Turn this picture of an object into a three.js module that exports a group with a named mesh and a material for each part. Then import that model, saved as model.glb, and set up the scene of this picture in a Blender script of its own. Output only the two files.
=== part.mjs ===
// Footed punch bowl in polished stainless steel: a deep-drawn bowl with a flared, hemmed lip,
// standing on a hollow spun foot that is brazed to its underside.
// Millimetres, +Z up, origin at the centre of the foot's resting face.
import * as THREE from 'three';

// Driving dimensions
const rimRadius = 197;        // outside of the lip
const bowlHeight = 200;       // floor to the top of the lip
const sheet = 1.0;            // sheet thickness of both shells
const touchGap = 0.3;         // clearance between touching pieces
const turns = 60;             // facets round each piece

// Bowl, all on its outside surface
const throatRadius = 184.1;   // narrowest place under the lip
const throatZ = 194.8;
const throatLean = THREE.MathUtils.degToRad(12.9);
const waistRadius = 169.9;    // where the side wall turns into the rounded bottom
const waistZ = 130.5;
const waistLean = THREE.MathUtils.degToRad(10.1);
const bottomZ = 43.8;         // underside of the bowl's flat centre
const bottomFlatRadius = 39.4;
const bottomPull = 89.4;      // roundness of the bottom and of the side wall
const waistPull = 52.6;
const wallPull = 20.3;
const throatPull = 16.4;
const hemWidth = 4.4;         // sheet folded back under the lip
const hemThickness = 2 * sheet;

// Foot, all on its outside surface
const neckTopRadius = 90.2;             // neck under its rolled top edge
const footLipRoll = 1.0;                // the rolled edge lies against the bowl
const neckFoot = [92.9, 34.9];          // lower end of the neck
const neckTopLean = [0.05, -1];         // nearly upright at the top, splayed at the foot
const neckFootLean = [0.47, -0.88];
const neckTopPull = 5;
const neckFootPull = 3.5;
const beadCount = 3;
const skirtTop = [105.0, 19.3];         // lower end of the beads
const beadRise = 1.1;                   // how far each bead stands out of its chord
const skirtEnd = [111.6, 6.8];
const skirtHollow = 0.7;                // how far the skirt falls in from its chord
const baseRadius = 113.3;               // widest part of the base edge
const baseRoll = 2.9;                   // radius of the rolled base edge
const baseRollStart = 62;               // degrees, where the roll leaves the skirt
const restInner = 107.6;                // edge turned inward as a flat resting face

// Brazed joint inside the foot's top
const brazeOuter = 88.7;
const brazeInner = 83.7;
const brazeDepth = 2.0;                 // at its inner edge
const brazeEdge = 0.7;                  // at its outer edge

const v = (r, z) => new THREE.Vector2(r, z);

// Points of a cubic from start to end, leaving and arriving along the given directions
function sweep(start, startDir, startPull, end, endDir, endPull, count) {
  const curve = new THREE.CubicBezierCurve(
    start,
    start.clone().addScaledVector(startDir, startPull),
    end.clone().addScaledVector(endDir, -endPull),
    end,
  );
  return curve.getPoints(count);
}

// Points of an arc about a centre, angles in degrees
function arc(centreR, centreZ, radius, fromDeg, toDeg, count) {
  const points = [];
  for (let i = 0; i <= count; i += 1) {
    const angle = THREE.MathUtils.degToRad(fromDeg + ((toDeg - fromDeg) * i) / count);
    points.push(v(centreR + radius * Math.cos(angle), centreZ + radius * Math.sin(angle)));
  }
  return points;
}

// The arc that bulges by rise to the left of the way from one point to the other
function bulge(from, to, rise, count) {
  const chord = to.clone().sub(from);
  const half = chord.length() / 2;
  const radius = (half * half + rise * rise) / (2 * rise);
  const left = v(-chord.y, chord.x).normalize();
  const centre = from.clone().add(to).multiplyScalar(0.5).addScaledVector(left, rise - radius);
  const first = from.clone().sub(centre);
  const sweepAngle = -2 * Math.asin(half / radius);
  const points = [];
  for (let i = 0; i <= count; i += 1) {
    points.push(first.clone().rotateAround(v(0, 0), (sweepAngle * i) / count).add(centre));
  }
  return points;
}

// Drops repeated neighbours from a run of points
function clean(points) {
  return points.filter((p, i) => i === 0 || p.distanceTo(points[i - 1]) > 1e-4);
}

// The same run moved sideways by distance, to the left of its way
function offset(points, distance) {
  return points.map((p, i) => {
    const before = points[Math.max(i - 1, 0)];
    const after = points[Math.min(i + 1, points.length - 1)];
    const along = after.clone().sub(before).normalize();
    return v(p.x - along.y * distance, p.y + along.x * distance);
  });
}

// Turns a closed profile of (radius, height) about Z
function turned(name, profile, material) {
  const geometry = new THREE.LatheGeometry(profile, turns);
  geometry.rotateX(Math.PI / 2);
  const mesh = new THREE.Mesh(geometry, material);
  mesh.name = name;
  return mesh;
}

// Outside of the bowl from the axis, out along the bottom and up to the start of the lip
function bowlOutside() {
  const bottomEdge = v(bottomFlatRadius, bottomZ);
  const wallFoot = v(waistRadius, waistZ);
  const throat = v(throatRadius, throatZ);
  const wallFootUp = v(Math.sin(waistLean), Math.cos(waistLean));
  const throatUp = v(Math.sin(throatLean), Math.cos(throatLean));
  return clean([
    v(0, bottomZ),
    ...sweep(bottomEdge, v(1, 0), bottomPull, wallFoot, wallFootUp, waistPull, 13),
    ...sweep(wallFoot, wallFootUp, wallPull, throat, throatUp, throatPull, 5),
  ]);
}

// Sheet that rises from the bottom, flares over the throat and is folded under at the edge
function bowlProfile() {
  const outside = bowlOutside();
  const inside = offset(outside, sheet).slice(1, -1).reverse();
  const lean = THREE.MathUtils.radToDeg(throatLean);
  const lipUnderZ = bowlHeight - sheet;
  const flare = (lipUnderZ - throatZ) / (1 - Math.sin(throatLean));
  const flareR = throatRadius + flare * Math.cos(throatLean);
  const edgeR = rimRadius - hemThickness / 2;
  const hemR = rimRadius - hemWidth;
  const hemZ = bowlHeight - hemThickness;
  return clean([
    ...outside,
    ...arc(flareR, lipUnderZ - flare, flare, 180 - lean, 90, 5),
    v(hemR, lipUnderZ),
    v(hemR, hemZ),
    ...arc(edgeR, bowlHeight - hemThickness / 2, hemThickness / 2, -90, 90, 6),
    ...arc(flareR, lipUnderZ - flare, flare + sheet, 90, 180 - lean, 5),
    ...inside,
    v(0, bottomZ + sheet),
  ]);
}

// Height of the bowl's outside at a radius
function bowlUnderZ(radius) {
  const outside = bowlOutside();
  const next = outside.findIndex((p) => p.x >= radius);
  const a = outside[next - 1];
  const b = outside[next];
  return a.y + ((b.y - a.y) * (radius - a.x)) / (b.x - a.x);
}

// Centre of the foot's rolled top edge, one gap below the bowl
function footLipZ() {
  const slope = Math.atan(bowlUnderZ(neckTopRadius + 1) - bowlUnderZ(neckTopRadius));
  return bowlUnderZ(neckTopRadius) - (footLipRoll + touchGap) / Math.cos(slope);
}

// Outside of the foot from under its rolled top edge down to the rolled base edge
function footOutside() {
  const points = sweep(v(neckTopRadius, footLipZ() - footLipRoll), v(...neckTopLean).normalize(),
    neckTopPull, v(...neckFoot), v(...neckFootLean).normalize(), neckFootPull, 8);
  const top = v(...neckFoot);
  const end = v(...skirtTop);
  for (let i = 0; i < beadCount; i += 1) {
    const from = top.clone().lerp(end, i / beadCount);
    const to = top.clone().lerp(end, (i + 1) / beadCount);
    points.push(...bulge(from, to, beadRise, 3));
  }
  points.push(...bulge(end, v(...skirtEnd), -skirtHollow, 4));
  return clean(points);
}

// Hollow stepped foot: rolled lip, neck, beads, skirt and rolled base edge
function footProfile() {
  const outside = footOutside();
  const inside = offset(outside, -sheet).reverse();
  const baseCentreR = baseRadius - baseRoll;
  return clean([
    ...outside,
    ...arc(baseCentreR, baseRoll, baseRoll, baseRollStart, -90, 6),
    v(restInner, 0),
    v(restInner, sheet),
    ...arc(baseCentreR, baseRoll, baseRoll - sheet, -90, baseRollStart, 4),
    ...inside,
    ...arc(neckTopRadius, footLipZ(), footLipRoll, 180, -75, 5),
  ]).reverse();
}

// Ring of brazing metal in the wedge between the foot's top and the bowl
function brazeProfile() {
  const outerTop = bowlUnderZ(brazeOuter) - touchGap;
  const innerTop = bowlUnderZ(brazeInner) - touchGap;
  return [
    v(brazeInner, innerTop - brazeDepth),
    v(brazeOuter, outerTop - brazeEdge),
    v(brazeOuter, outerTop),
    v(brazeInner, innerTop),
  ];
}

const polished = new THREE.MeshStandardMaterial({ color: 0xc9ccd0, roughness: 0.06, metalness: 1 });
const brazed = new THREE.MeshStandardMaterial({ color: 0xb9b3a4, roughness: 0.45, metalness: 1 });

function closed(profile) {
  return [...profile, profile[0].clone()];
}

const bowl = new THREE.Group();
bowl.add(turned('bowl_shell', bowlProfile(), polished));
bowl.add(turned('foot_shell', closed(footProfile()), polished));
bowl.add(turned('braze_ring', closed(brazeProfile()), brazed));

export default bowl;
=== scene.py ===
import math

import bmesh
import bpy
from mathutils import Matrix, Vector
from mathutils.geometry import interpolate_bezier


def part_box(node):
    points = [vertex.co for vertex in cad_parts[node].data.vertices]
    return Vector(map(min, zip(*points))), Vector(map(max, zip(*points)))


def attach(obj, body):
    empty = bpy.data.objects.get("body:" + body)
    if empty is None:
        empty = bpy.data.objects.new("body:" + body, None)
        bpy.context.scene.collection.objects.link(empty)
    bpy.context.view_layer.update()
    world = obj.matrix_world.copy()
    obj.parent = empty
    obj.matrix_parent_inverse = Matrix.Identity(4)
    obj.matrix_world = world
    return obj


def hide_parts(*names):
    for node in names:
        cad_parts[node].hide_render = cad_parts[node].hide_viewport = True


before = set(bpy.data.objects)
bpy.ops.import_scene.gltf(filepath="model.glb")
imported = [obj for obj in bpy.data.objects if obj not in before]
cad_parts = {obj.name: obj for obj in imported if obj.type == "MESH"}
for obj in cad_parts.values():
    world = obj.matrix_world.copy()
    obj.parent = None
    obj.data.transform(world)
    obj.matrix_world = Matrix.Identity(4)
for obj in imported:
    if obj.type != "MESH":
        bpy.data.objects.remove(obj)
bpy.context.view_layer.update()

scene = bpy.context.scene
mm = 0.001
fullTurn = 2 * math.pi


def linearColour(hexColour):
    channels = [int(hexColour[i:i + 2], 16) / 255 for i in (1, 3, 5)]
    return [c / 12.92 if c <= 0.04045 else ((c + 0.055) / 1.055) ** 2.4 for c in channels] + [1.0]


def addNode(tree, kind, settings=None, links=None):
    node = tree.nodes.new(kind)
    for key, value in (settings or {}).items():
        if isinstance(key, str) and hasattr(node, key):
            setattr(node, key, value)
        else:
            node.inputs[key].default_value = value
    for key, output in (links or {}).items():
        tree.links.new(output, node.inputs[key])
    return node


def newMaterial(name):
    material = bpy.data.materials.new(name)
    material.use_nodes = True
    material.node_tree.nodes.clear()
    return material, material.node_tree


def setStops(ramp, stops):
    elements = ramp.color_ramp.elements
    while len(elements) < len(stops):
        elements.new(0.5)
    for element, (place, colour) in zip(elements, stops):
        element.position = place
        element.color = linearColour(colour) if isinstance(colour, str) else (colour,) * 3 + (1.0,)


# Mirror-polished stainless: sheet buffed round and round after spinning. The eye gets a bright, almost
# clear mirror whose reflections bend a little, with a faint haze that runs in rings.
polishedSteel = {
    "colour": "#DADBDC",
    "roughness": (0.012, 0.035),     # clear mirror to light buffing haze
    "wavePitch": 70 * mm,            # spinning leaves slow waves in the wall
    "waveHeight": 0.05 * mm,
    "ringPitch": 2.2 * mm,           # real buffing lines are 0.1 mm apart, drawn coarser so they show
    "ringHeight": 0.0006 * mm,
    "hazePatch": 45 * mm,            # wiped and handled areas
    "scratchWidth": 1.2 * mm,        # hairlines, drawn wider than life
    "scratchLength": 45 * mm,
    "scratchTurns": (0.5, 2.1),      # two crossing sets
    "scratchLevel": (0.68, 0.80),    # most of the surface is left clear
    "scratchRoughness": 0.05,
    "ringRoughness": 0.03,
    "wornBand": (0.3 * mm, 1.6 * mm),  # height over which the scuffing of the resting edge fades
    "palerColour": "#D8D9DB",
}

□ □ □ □

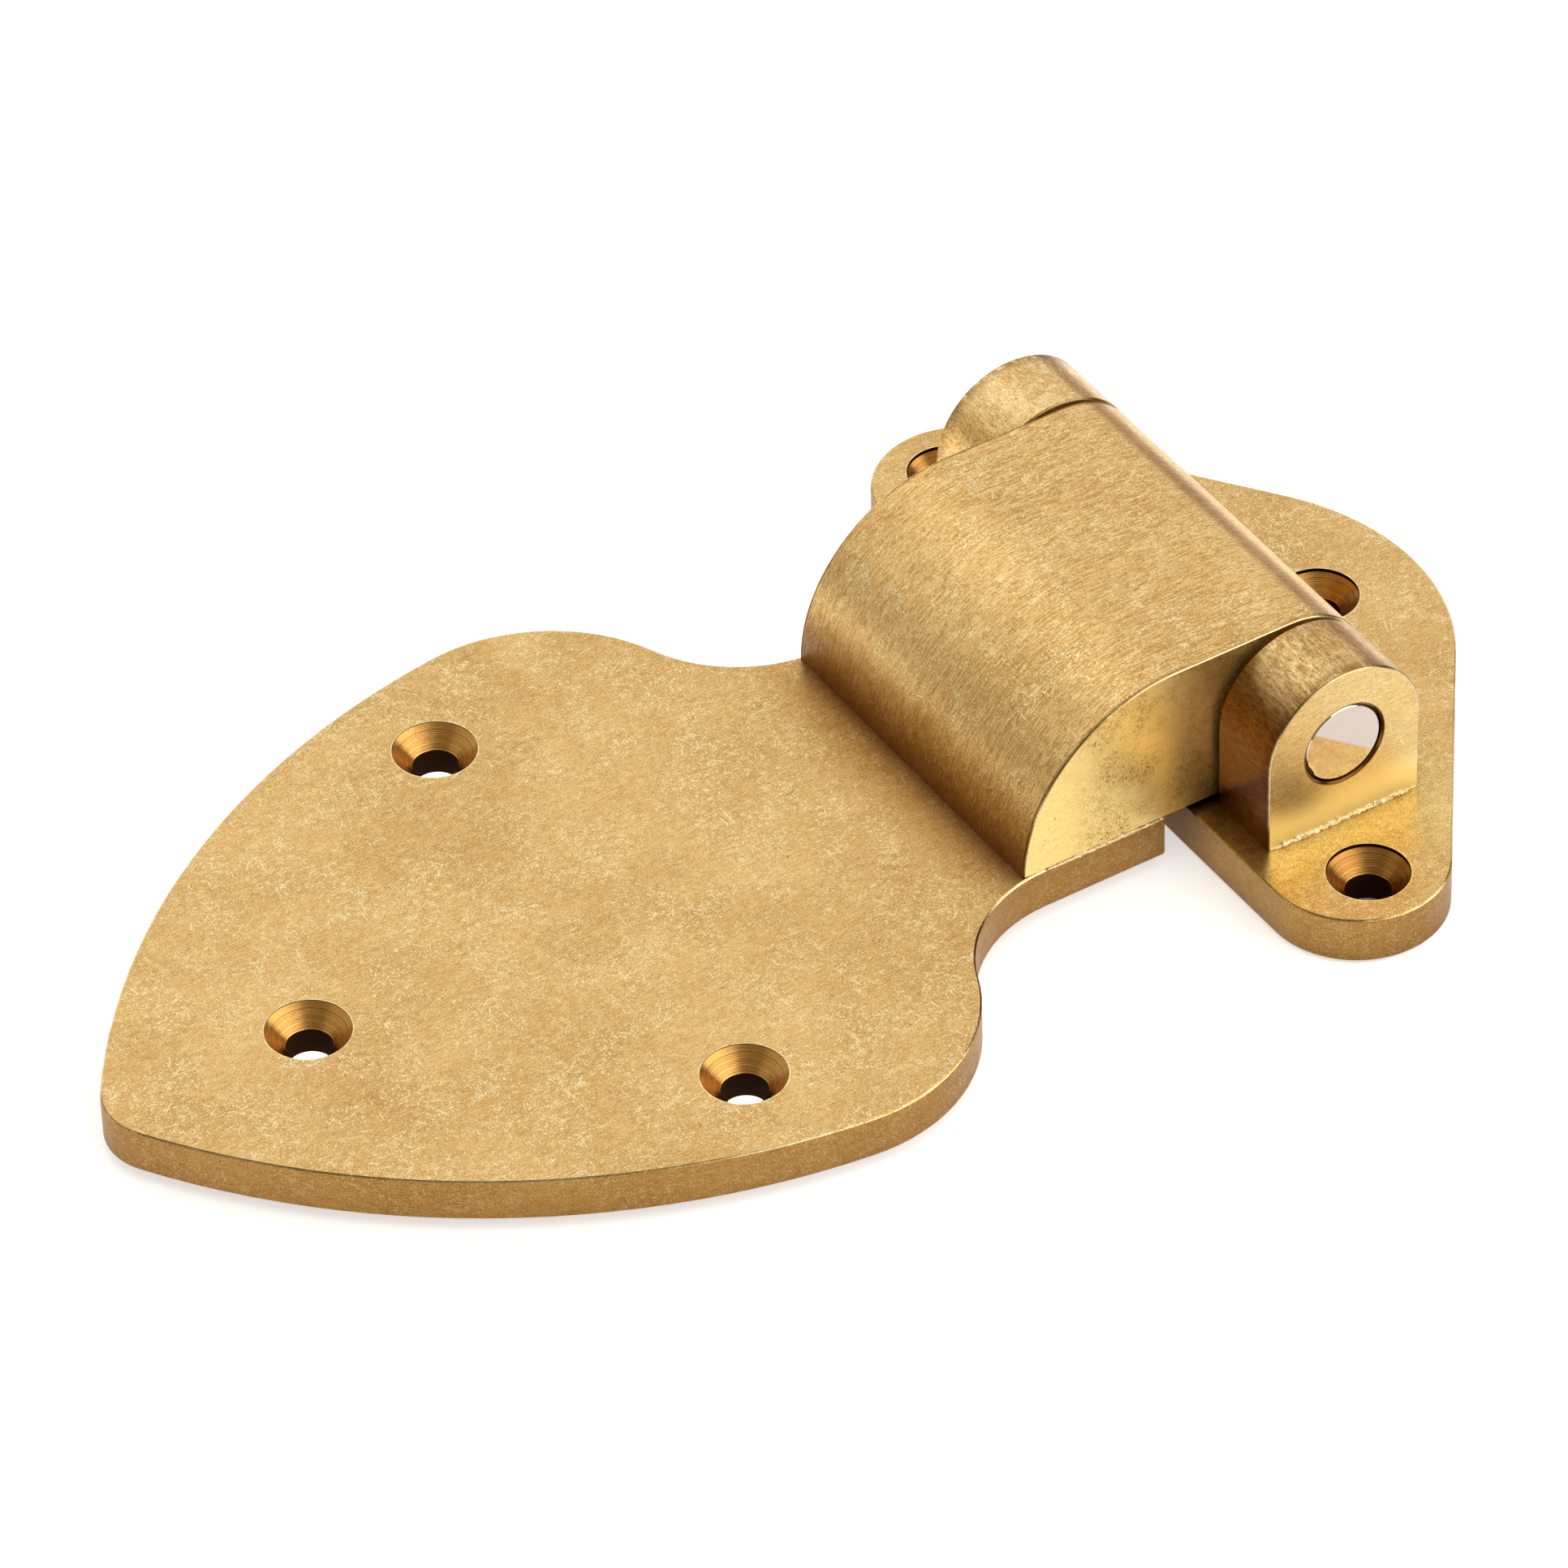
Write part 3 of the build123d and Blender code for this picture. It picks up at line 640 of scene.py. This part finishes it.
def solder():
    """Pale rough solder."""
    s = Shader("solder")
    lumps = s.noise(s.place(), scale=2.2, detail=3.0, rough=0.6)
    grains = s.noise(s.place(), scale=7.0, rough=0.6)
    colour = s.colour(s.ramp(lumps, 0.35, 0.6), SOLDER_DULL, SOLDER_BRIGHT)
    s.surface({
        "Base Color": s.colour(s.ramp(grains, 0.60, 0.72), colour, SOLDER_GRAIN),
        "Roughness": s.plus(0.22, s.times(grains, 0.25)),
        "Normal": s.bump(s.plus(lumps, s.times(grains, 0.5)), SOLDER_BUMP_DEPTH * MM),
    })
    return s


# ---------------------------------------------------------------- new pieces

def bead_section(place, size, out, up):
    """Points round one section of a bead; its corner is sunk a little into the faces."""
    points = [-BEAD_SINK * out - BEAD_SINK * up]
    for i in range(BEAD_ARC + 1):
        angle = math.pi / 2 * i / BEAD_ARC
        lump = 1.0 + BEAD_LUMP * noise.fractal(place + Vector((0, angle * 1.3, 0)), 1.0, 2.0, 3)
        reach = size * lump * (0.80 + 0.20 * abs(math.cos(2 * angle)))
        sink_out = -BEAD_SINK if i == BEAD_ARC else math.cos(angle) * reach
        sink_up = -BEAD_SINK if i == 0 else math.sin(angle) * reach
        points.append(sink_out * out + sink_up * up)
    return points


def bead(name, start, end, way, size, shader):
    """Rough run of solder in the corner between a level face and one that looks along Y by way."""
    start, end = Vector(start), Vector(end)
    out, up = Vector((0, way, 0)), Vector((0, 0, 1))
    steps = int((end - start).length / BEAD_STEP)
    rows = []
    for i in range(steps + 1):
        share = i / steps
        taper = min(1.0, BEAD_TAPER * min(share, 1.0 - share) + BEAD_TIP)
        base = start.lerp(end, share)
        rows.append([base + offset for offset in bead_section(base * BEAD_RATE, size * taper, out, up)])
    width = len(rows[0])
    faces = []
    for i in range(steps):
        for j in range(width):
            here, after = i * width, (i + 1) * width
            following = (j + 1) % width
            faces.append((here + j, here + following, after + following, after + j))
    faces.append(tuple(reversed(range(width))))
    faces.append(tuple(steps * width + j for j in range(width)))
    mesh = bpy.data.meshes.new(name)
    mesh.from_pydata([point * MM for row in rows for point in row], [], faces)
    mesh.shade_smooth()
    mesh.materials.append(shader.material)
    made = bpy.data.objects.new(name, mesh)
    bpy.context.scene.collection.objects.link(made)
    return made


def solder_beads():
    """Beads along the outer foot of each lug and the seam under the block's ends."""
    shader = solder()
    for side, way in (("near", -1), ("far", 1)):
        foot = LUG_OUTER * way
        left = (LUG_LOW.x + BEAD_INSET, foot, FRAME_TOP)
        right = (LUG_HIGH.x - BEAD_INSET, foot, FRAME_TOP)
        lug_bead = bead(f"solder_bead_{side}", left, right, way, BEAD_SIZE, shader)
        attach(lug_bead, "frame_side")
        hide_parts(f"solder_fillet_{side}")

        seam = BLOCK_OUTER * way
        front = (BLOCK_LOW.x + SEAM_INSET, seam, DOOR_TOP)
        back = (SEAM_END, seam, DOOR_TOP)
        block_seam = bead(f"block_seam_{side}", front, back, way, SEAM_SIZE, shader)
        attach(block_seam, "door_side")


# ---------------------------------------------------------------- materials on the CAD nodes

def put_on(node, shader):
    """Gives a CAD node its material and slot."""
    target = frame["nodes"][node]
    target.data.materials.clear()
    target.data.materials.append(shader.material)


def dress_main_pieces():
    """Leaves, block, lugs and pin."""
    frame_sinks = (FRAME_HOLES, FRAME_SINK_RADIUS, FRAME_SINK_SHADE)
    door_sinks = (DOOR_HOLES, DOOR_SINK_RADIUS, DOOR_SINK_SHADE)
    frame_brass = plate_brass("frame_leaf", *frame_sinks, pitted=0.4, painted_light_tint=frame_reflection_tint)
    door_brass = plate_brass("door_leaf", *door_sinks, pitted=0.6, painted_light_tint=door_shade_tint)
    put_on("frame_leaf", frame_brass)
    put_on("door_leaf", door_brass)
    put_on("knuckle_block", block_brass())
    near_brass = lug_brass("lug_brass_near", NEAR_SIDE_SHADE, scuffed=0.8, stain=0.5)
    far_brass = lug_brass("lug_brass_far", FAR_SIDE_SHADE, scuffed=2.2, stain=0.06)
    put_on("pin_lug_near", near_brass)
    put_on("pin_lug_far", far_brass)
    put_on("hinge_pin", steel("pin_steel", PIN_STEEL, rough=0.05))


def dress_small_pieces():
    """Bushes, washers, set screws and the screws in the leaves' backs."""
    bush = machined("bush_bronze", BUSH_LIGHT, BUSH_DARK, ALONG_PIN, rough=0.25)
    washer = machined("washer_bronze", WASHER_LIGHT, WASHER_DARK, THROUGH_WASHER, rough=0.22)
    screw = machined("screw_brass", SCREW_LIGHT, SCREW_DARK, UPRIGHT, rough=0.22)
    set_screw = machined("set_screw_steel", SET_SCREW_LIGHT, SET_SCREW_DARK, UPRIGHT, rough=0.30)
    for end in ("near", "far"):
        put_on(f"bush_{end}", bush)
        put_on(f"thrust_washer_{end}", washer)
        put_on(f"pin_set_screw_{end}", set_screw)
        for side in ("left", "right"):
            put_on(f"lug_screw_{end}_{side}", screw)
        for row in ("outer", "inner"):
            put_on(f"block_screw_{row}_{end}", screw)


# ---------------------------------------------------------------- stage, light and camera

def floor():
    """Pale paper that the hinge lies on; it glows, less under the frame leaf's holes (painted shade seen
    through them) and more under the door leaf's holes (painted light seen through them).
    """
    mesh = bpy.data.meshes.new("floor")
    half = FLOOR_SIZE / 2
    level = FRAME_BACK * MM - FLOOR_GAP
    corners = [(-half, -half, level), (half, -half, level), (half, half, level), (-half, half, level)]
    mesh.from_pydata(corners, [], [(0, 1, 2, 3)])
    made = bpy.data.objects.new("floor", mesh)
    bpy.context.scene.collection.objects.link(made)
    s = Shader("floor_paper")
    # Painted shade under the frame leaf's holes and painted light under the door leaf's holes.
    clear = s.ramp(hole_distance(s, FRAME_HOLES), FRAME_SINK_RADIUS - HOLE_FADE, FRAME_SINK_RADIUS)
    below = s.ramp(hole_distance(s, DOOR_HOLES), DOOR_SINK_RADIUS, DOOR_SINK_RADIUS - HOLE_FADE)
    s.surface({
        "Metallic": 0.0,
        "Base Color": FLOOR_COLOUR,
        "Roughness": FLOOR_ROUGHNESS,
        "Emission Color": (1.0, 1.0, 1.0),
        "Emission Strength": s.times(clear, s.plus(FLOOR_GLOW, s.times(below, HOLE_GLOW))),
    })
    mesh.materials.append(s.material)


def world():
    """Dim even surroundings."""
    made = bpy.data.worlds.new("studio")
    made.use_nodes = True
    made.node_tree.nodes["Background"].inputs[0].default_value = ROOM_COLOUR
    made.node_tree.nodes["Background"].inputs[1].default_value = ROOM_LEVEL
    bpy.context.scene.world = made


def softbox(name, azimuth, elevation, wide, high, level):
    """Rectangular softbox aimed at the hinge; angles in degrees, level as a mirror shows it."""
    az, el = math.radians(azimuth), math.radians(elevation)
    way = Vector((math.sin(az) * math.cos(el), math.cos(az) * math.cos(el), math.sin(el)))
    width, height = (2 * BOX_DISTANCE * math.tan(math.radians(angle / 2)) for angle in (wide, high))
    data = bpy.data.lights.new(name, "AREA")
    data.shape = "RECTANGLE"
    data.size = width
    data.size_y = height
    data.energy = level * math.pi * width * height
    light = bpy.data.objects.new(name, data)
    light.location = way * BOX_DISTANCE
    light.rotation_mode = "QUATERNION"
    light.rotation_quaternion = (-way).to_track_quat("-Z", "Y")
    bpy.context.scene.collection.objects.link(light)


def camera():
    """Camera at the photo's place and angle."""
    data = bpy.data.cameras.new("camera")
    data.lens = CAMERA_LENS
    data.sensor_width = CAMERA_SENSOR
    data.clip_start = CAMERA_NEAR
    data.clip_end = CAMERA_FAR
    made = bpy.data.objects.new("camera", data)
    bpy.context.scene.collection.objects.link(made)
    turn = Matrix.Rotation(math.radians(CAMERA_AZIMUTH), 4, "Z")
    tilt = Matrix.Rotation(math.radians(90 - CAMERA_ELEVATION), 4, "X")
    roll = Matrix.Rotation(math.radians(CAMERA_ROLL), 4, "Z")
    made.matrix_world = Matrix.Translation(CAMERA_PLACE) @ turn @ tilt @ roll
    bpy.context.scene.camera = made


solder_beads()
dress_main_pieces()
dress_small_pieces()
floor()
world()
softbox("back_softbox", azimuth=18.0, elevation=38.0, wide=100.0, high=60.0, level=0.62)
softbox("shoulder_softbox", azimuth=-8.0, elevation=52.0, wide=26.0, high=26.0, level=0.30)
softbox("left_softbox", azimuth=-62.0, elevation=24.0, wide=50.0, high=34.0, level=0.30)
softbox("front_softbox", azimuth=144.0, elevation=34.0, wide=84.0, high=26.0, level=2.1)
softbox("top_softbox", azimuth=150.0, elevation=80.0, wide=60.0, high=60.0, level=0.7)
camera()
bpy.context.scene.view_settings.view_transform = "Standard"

□ □ □ □

◆ What you will do ◆
Copy out precisely the lines from the line with "const bowl = new THREE.Group();" to the line with "for node in" in the material above, including those two lines and omitting all the rest.

◆ Answer to this exercise ◆
const bowl = new THREE.Group();
bowl.add(turned('bowl_shell', bowlProfile(), polished));
bowl.add(turned('foot_shell', closed(footProfile()), polished));
bowl.add(turned('braze_ring', closed(brazeProfile()), brazed));

export default bowl;
=== scene.py ===
import math

import bmesh
import bpy
from mathutils import Matrix, Vector
from mathutils.geometry import interpolate_bezier


def part_box(node):
    points = [vertex.co for vertex in cad_parts[node].data.vertices]
    return Vector(map(min, zip(*points))), Vector(map(max, zip(*points)))


def attach(obj, body):
    empty = bpy.data.objects.get("body:" + body)
    if empty is None:
        empty = bpy.data.objects.new("body:" + body, None)
        bpy.context.scene.collection.objects.link(empty)
    bpy.context.view_layer.update()
    world = obj.matrix_world.copy()
    obj.parent = empty
    obj.matrix_parent_inverse = Matrix.Identity(4)
    obj.matrix_world = world
    return obj


def hide_parts(*names):
    for node in names:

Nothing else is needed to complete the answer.